## Set task
State the number of lines below in which the word "that" appears. Nothing else belongs in the answer.

## Source material

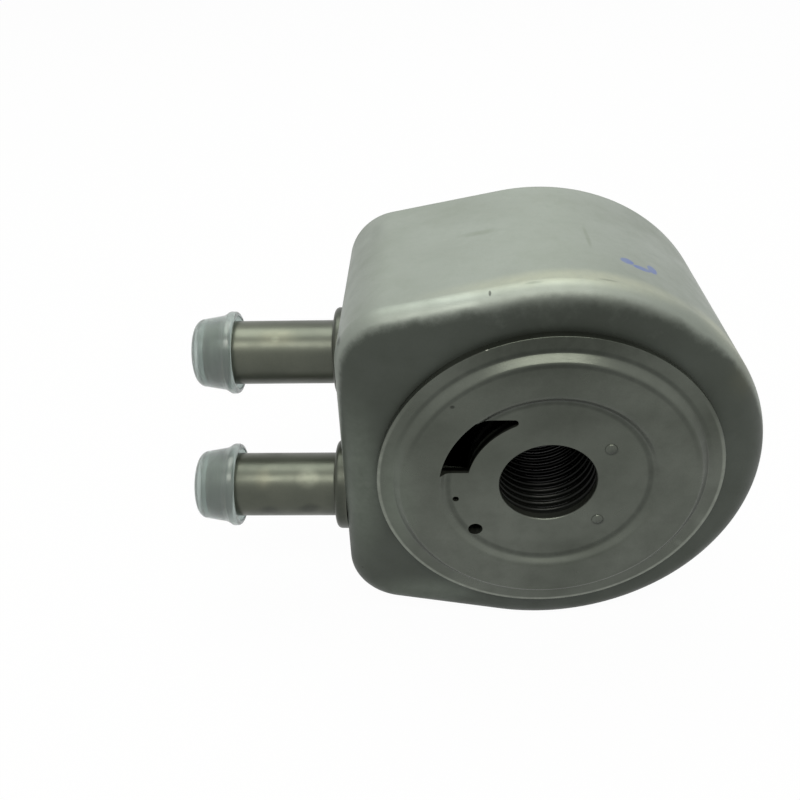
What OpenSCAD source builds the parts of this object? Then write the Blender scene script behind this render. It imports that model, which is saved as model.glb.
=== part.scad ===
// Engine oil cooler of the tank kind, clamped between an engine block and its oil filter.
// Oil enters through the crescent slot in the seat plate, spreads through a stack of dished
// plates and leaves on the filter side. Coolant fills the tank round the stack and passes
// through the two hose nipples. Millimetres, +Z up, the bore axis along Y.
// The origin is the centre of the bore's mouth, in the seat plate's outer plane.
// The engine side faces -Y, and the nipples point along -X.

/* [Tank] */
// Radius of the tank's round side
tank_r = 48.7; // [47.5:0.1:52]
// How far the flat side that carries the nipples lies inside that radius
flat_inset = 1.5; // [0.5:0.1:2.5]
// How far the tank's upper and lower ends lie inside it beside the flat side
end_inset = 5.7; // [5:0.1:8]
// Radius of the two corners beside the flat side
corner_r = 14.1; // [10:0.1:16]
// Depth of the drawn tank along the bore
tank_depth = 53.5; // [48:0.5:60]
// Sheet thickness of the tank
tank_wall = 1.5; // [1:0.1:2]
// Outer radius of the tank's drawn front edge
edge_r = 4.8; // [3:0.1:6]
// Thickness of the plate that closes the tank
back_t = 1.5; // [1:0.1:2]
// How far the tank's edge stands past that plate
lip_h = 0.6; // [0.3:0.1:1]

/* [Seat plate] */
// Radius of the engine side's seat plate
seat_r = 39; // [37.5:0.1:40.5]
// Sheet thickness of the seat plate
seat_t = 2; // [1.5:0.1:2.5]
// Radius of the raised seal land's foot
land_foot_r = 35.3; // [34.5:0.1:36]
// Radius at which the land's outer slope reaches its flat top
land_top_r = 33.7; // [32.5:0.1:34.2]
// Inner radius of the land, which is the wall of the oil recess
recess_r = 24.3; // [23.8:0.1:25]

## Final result
4